### Stated problem
Gather all lines from the material that contain the word "parts".

##### Given information

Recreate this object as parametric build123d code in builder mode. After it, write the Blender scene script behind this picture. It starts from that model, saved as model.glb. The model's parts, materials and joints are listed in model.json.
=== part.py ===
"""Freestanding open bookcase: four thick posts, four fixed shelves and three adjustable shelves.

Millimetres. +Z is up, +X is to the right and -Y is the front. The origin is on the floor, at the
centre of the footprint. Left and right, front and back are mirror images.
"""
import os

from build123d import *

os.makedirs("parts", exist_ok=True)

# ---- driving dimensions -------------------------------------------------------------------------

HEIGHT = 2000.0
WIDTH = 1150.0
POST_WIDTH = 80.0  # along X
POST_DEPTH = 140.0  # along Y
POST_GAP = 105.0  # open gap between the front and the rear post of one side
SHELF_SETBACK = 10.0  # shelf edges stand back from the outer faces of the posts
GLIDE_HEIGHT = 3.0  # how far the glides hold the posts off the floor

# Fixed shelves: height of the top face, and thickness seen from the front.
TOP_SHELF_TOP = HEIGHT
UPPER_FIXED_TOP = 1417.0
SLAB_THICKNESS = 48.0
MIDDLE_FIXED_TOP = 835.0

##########
##### Given information

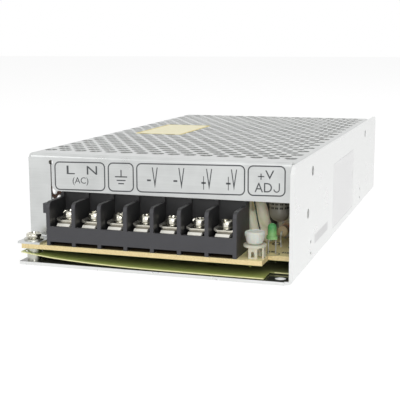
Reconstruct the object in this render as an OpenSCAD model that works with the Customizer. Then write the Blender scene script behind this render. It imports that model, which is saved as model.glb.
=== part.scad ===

##########

### Result of this task
Recreate this object as parametric build123d code in builder mode. After it, write the Blender scene script behind this picture. It starts from that model, saved as model.glb. The model's parts, materials and joints are listed in model.json.
os.makedirs("parts", exist_ok=True)